### Stored records

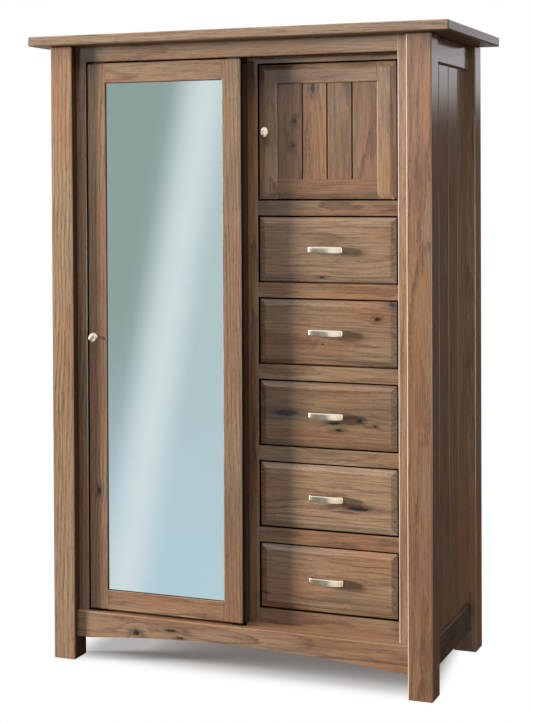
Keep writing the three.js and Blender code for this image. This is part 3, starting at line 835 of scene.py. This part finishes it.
def behind_mirror(name, blocks, ease_by):
    shape = bmesh.new()
    for low, high in blocks:
        soft_block(shape, low, high, ease_by)
    belongs(from_bmesh(name, shape, drawer_wood), "mirror_door", "drawer_wood")


left, right, bottom, top = inner_sides("mirror_glass", BACKING_SLACK)
behind_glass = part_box("mirror_glass")[1][Y] + BACKING_GAP
behind_board = behind_glass + BACKING_THICK
frame_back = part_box("mirror_stile_left")[1][Y] - STOP_SETBACK
behind_mirror("mirror_backing", [((left, behind_glass, bottom), (right, behind_board, top))], BACKING_EASE)
inner_left, inner_right = left + STOP_WIDTH, right - STOP_WIDTH
behind_mirror("mirror_stops", [
    ((left, behind_board, bottom), (inner_left, frame_back, top)),
    ((inner_right, behind_board, bottom), (right, frame_back, top)),
    ((inner_left, behind_board, bottom), (inner_right, frame_back, bottom + STOP_WIDTH)),
    ((inner_left, behind_board, top - STOP_WIDTH), (inner_right, frame_back, top)),
], STOP_EASE)

# Oval knobs: a turned foot and neck that swell into an oval head, as (radius, reach) in mm
KNOB_FACE = 23.5
KNOB_PROFILE = (
    (5.6, -0.5), (5.6, 1.0), (5.4, 1.4), (5.0, 1.7), (4.5, 2.6), (4.1, 4.2), (4.0, 6.5), (4.0, 10.0),
    (4.4, 12.0), (5.6, 13.7), (7.4, 14.8), (10.0, 15.5), (12.6, 16.5), (14.6, 17.9), (15.6, 19.3),
    (15.875, 20.6), (15.8, 21.6), (15.45, 22.5), (14.9, 23.15), (14.3, 23.4),
    (13.6, KNOB_FACE), (12.6, KNOB_FACE), (11.2, KNOB_FACE), (9.4, KNOB_FACE),
    (7.4, KNOB_FACE), (5.0, KNOB_FACE), (2.4, KNOB_FACE),
)
KNOB_OVAL = 24.0 / 31.75
KNOB_CROWN = 2.5
KNOB_RIM = 14.3
KNOB_RIM_POWER = 6
KNOB_HEAD_START = 12.0
KNOB_HEAD_BLEND = 4.0
KNOB_FULLNESS = 0.2
KNOB_SIDES = 56
MIRROR_KNOB_TURN = math.radians(40)
MM = 1 / 1000


def crown(radius, x):
    """How far the face of the head swells: arched across its short way, level along its length."""
    rim = max(0.0, 1.0 - (radius / KNOB_RIM) ** KNOB_RIM_POWER)
    return KNOB_CROWN * (1.0 - (x / (KNOB_RIM * KNOB_OVAL)) ** 2) * rim


def fuller(value, power):
    return math.copysign(abs(value) ** power, value)


def turned_knob(name, body, replaced, turn):
    x, y, z = middle(replaced)
    foot = Vector((x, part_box(replaced)[1][Y], z))
    shape = bmesh.new()
    rings = []
    for radius, reach in KNOB_PROFILE:
        head = min(1.0, max(0.0, (reach - KNOB_HEAD_START) / KNOB_HEAD_BLEND))
        narrow = 1.0 + (KNOB_OVAL - 1.0) * head * head * (3.0 - 2.0 * head)
        power = 1.0 - KNOB_FULLNESS * head
        ring = []
        for step in range(KNOB_SIDES):
            angle = 2 * math.pi * step / KNOB_SIDES
            x = radius * narrow * fuller(math.cos(angle), power)
            z = radius * fuller(math.sin(angle), power)
            swell = crown(radius, x) if reach == KNOB_FACE else 0.0
            across = x * math.cos(turn) + z * math.sin(turn)
            upward = z * math.cos(turn) - x * math.sin(turn)
            ring.append(shape.verts.new(foot + Vector((across, -reach - swell, upward)) * MM))
        rings.append(ring)
    for first, second in zip(rings, rings[1:]):
        for step in range(KNOB_SIDES):
            after = (step + 1) % KNOB_SIDES
            shape.faces.new((first[step], first[after], second[after], second[step]))
    for ring, reach in ((rings[0], KNOB_PROFILE[0][1]), (rings[-1], KNOB_FACE + KNOB_CROWN)):
        pole = shape.verts.new(foot + Vector((0, -reach, 0)) * MM)
        for step in range(KNOB_SIDES):
            shape.faces.new((ring[step], ring[(step + 1) % KNOB_SIDES], pole))
    knob = from_bmesh(name, shape, nickel)
    knob.data.shade_smooth()
    belongs(knob, body, "nickel", replaced)


turned_knob("mirror_door_knob", "mirror_door", "mirror_knob", MIRROR_KNOB_TURN)
turned_knob("cupboard_door_knob", "cupboard_door", "cupboard_knob", 0.0)

# Studio: pale floor, one large soft light from the left, a soft light from above
WHITE = (1.0, 1.0, 1.0, 1.0)
FLOOR_HALF = 60
FLOOR_SHADE, FLOOR_SEEN_SHADE = 0.12, 0.48
FLOOR_LIFT, FLOOR_LIFT_COLOUR = 0.16, srgb("f4ede9")
SHADOW_FRONT, SHADOW_BACK = (0.12, 0.31), (0.2, 0.34)
SHADOW_RIGHT, SHADOW_LEFT = (0.505, 0.585), (0.5, 0.62)
SHADOW_SLANT = 0.12


def stage_floor():
    mesh = bpy.data.meshes.new("floor")
    corners = [(x * FLOOR_HALF, y * FLOOR_HALF, 0) for x, y in ((-1, -1), (1, -1), (1, 1), (-1, 1))]
    mesh.from_pydata(corners, [], [(0, 1, 2, 3)])
    floor = add_object("floor", mesh)
    material, paint = new_paint("pale_floor")
    camera_ray = paint.ray("Is Camera Ray")
    colour = paint.grey(FLOOR_SHADE + FLOOR_SEEN_SHADE * camera_ray)
    diffuse = paint.node("ShaderNodeBsdfDiffuse", {}, {"Color": colour})
    lift = {"Color": FLOOR_LIFT_COLOUR, "Strength": camera_ray * FLOOR_LIFT}
    shadowed = paint.node("ShaderNodeAddShader", {}, [diffuse, paint.node("ShaderNodeEmission", {}, lift)])
    # The shadow lies under the carcase and fades into the white floor round it
    x, y, z = paint.place()
    inside = paint.fall(-y, *SHADOW_FRONT)
    inside = inside * paint.fall(x + SHADOW_SLANT * y, *SHADOW_RIGHT)
    inside = inside * paint.fall(-x, *SHADOW_LEFT)
    inside = inside * paint.fall(y, *SHADOW_BACK)
    white = paint.node("ShaderNodeEmission", {}, {"Color": WHITE, "Strength": 1.0})
    faded = camera_ray * (1.0 - inside)
    paint.finish(paint.node("ShaderNodeMixShader", {}, [faded, shadowed, white]))
    mesh.materials.append(material)
    floor.visible_glossy = False


def soft_light(name, place, target, size, power):
    lamp = bpy.data.lights.new(name, "AREA")
    lamp.shape = "RECTANGLE"
    lamp.size, lamp.size_y = size
    lamp.energy = power
    obj = add_object(name, lamp)
    obj.visible_glossy = False
    turn = (Vector(target) - Vector(place)).to_track_quat("-Z", "Y").to_matrix().to_4x4()
    obj.matrix_world = Matrix.Translation(Vector(place)) @ turn


# The room that the mirror shows: a streak of light that leans over the door's face
EYE_X, EYE_Z, EYE_REACH = 1.740, 1.441, 4.19
STREAK_X, STREAK_Z, STREAK_LEAN = -0.119, 1.567, 0.19
STREAK_RISE, STREAK_FALL, STREAK_DEPTH = (-0.13, 0.0), (0.0, 0.11), 0.9
ROOM_SIDES = (-0.16, 0.02)
ROOM_LOW, ROOM_LOW_DEPTH = (0.25, 1.1), 0.8
LEFT_ROOM, RIGHT_ROOM, LOW_ROOM, STREAK = [srgb(text) for text in ("94a5a3", "bacbce", "bcd4e1", "dde5e8")]

# The room that the satin wood and metal show, by how far sideways and how high it lies
LEAST_REACH = 0.05
FRONT_RANGE = (0.0, 0.2)
BESIDE_RIGHT, BESIDE_LEFT, BESIDE_ROOM = (-0.41, -0.34), (-0.565, -0.53), srgb("a9a399")
EYE_GLOW, EYE_GLOW_DIM, EYE_GLOW_DROP = (-0.3, -0.06), (0.0, 0.5), 0.6
EYE_GLOW_LOW, EYE_GLOW_LEAST, EYE_GLOW_COLOUR = (-0.25, -0.05), 0.6, (2.2, 2.16, 2.08, 1.0)
GLOW_TOP = (0.2, 0.4)
RIGHT_GLOW, RIGHT_GLOW_FOOT, RIGHT_GLOW_COLOUR = (0.9, 1.8), (-0.25, -0.1), (6.5, 6.3, 6.0, 1.0)
SOFTBOX, SOFTBOX_FOOT, SOFTBOX_COLOUR = (-1.7, -1.2), (-0.3, -0.1), (5.0, 5.0, 4.9, 1.0)
OVERHEAD_LEFT, OVERHEAD_DROP = (0.6, 0.72), 0.75
HAZE, HAZE_COLOUR = (-0.06, 0.0), (0.95, 1.0, 1.05, 1.0)
CEILING_EDGE, CEILING_LOWER, CEILING_BLEND = 0.073, 0.063, 0.05
CEILING_HIGH = (0.2, 0.45)
NEAR_CEILING, HIGH_CEILING = (2.0, 2.0, 2.04, 1.0), (1.4, 1.4, 1.44, 1.0)

# The room behind the part, on its right side and on its left
RIGHT_UPPER, RIGHT_UPPER_COLOURS = (0.078, 0.09), (HIGH_CEILING, (0.75, 0.76, 0.8, 1.0))
RIGHT_LOWER, RIGHT_LOWER_COLOUR = (0.035, 0.07), srgb("3a3632")
BACK_SIDES, BACK_LEFT_COLOUR = (-0.3, 0.1), srgb("fbfbff")

# Light from all round on the wood
AMBIENT_RIGHT, AMBIENT_COLOURS = (0.0, 0.9), ((0.05, 0.05, 0.052, 1.0), (0.24, 0.185, 0.14, 1.0))
AMBIENT_BACK, AMBIENT_BACK_COLOUR = (0.6, 0.95), (0.9, 0.88, 0.84, 1.0)


def mirror_room(paint, sideways, slope):
    door_x = EYE_X + EYE_REACH * sideways
    door_z = EYE_Z + EYE_REACH * slope
    off = door_x - (STREAK_X - (STREAK_Z - door_z) * STREAK_LEAN)
    room = paint.mix(paint.step(off, *ROOM_SIDES), LEFT_ROOM, RIGHT_ROOM)
    room = paint.mix(paint.fall(door_z, *ROOM_LOW) * ROOM_LOW_DEPTH, room, LOW_ROOM)
    streak = paint.step(off, *STREAK_RISE) * paint.fall(off, *STREAK_FALL)
    return paint.mix(streak * STREAK_DEPTH, room, STREAK)


def front_room(paint, sideways, slope, z):
    room = mirror_room(paint, sideways, slope)
    beside_door = paint.step(sideways, *BESIDE_RIGHT) + 1.0 - paint.step(sideways, *BESIDE_LEFT)
    room = paint.mix(beside_door, room, BESIDE_ROOM)
    glow = paint.step(sideways, *EYE_GLOW) * (1.0 - EYE_GLOW_DROP * paint.step(sideways, *EYE_GLOW_DIM))
    glow = glow * (EYE_GLOW_LEAST + (1.0 - EYE_GLOW_LEAST) * paint.step(z, *EYE_GLOW_LOW))
    room = paint.mix(glow, room, EYE_GLOW_COLOUR)
    glow = paint.step(sideways, *RIGHT_GLOW) * paint.fall(z, *GLOW_TOP) * paint.step(z, *RIGHT_GLOW_FOOT)
    room = paint.mix(glow, room, RIGHT_GLOW_COLOUR)
    overhead = beside_door * (1.0 - OVERHEAD_DROP * paint.step(-sideways, *OVERHEAD_LEFT))
    room = paint.mix(overhead * paint.step(slope, *HAZE), room, HAZE_COLOUR)
    edge = CEILING_EDGE - CEILING_LOWER * overhead
    ceiling = paint.mix(paint.step(slope, *CEILING_HIGH), NEAR_CEILING, HIGH_CEILING)
    room = paint.mix(paint.step(slope, edge, edge + CEILING_BLEND), room, ceiling)
    softbox = paint.fall(sideways, *SOFTBOX) * paint.fall(z, *GLOW_TOP) * paint.step(z, *SOFTBOX_FOOT)
    return paint.mix(softbox, room, SOFTBOX_COLOUR)


def studio_world():
    world = bpy.data.worlds.new("studio")
    bpy.context.scene.world = world
    paint = Paint(world)
    x, y, z = paint.split(paint.node("ShaderNodeTexCoord", output="Generated"))
    reach = y.maths("MAXIMUM", -y, LEAST_REACH)
    room = front_room(paint, x / reach, z / reach, z)
    right = paint.mix(paint.step(z, *RIGHT_UPPER), *RIGHT_UPPER_COLOURS)
    right = paint.mix(paint.step(z, *RIGHT_LOWER), RIGHT_LOWER_COLOUR, right)
    back = paint.mix(paint.step(x, *BACK_SIDES), BACK_LEFT_COLOUR, right)
    glossy = paint.mix(paint.step(-y, *FRONT_RANGE), back, room)
    ambient = paint.mix(paint.step(x, *AMBIENT_RIGHT), *AMBIENT_COLOURS)
    ambient = paint.mix(paint.step(y, *AMBIENT_BACK), ambient, AMBIENT_BACK_COLOUR)
    lit = paint.mix(paint.ray("Is Glossy Ray"), ambient, glossy)
    colour = paint.mix(paint.ray("Is Camera Ray"), lit, WHITE)
    background = paint.node("ShaderNodeBackground", {}, {"Color": colour, "Strength": 1.0})
    paint.finish(background, "ShaderNodeOutputWorld")


# Camera: its place, the way it looks, and its lens in pixels of the picture's height
CAMERA_PLACE = (1.74027, -4.41915, 1.44142)
CAMERA_YAW, CAMERA_PITCH, CAMERA_ROLL = 0.375, -0.0156, -0.0046
LENS_PIXELS, HEIGHT_PIXELS, AXIS_ROW = 1561.16, 723, 206.0
SENSOR_WIDTH = 36.0
CLIP_END = 200.0


def photo_camera():
    yaw, pitch, roll = CAMERA_YAW, CAMERA_PITCH, CAMERA_ROLL
    forward = Vector((-math.sin(yaw) * math.cos(pitch), math.cos(yaw) * math.cos(pitch), math.sin(pitch)))
    level = Vector((math.cos(yaw), math.sin(yaw), 0.0))
    upright = level.cross(forward)
    right = math.cos(roll) * level + math.sin(roll) * upright
    up = math.cos(roll) * upright - math.sin(roll) * level
    camera = bpy.data.cameras.new("camera")
    camera.sensor_width = SENSOR_WIDTH
    camera.lens = LENS_PIXELS / HEIGHT_PIXELS * SENSOR_WIDTH
    camera.shift_y = -(HEIGHT_PIXELS / 2 - AXIS_ROW) / HEIGHT_PIXELS
    camera.clip_end = CLIP_END
    obj = add_object("camera", camera)
    turn = Matrix((right, up, -forward)).transposed().to_4x4()
    obj.matrix_world = Matrix.Translation(Vector(CAMERA_PLACE)) @ turn
    bpy.context.scene.camera = obj


photo_camera()
stage_floor()
soft_light(
    "left_softbox", place=(-13.2, -4.9, 2.9), target=(0.0, -0.2, 1.1), size=(2.3, 2.6), power=4150.0,
)
soft_light(
    "top_softbox", place=(0.0, -1.3, 4.2), target=(0.0, -0.2, 1.2), size=(3.2, 2.4), power=90.0,
)
studio_world()
bpy.context.scene.view_settings.view_transform = "Standard"
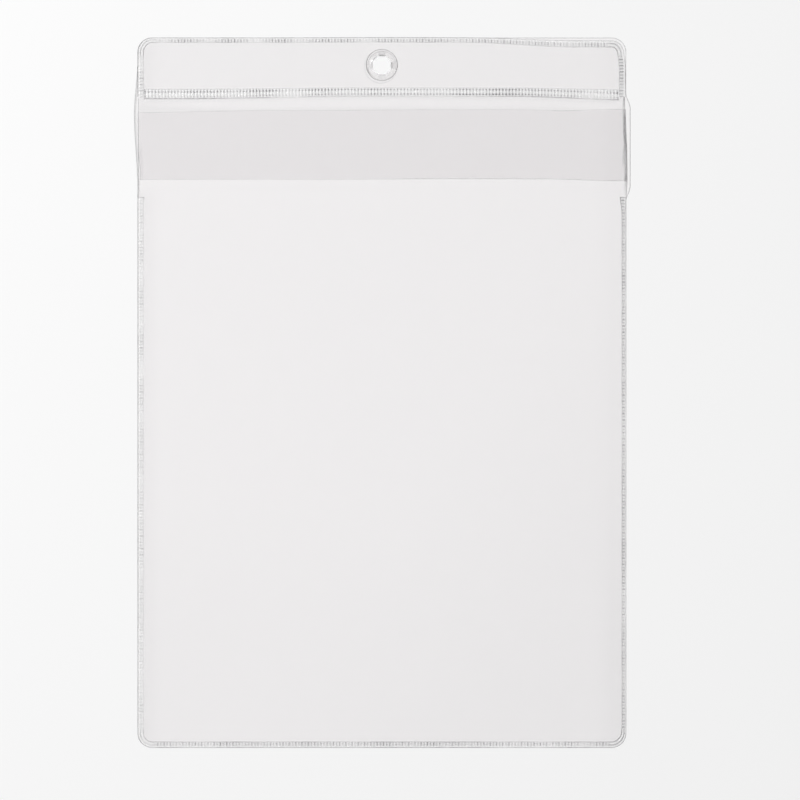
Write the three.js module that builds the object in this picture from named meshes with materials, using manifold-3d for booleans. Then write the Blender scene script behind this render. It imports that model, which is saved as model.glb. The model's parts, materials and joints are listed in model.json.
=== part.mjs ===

######

Exercise details:
Exactly as they stand, please print the lines from the first line of the records above down to the line that includes "return math.copysign(abs(value) **", both of those included and no others.

Finished exercise:
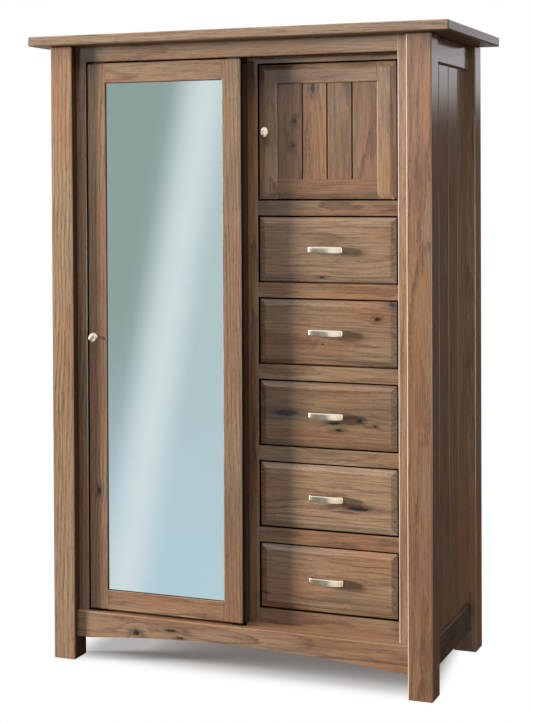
Keep writing the three.js and Blender code for this image. This is part 3, starting at line 835 of scene.py. This part finishes it.
def behind_mirror(name, blocks, ease_by):
    shape = bmesh.new()
    for low, high in blocks:
        soft_block(shape, low, high, ease_by)
    belongs(from_bmesh(name, shape, drawer_wood), "mirror_door", "drawer_wood")


left, right, bottom, top = inner_sides("mirror_glass", BACKING_SLACK)
behind_glass = part_box("mirror_glass")[1][Y] + BACKING_GAP
behind_board = behind_glass + BACKING_THICK
frame_back = part_box("mirror_stile_left")[1][Y] - STOP_SETBACK
behind_mirror("mirror_backing", [((left, behind_glass, bottom), (right, behind_board, top))], BACKING_EASE)
inner_left, inner_right = left + STOP_WIDTH, right - STOP_WIDTH
behind_mirror("mirror_stops", [
    ((left, behind_board, bottom), (inner_left, frame_back, top)),
    ((inner_right, behind_board, bottom), (right, frame_back, top)),
    ((inner_left, behind_board, bottom), (inner_right, frame_back, bottom + STOP_WIDTH)),
    ((inner_left, behind_board, top - STOP_WIDTH), (inner_right, frame_back, top)),
], STOP_EASE)

# Oval knobs: a turned foot and neck that swell into an oval head, as (radius, reach) in mm
KNOB_FACE = 23.5
KNOB_PROFILE = (
    (5.6, -0.5), (5.6, 1.0), (5.4, 1.4), (5.0, 1.7), (4.5, 2.6), (4.1, 4.2), (4.0, 6.5), (4.0, 10.0),
    (4.4, 12.0), (5.6, 13.7), (7.4, 14.8), (10.0, 15.5), (12.6, 16.5), (14.6, 17.9), (15.6, 19.3),
    (15.875, 20.6), (15.8, 21.6), (15.45, 22.5), (14.9, 23.15), (14.3, 23.4),
    (13.6, KNOB_FACE), (12.6, KNOB_FACE), (11.2, KNOB_FACE), (9.4, KNOB_FACE),
    (7.4, KNOB_FACE), (5.0, KNOB_FACE), (2.4, KNOB_FACE),
)
KNOB_OVAL = 24.0 / 31.75
KNOB_CROWN = 2.5
KNOB_RIM = 14.3
KNOB_RIM_POWER = 6
KNOB_HEAD_START = 12.0
KNOB_HEAD_BLEND = 4.0
KNOB_FULLNESS = 0.2
KNOB_SIDES = 56
MIRROR_KNOB_TURN = math.radians(40)
MM = 1 / 1000


def crown(radius, x):
    """How far the face of the head swells: arched across its short way, level along its length."""
    rim = max(0.0, 1.0 - (radius / KNOB_RIM) ** KNOB_RIM_POWER)
    return KNOB_CROWN * (1.0 - (x / (KNOB_RIM * KNOB_OVAL)) ** 2) * rim


def fuller(value, power):
    return math.copysign(abs(value) ** power, value)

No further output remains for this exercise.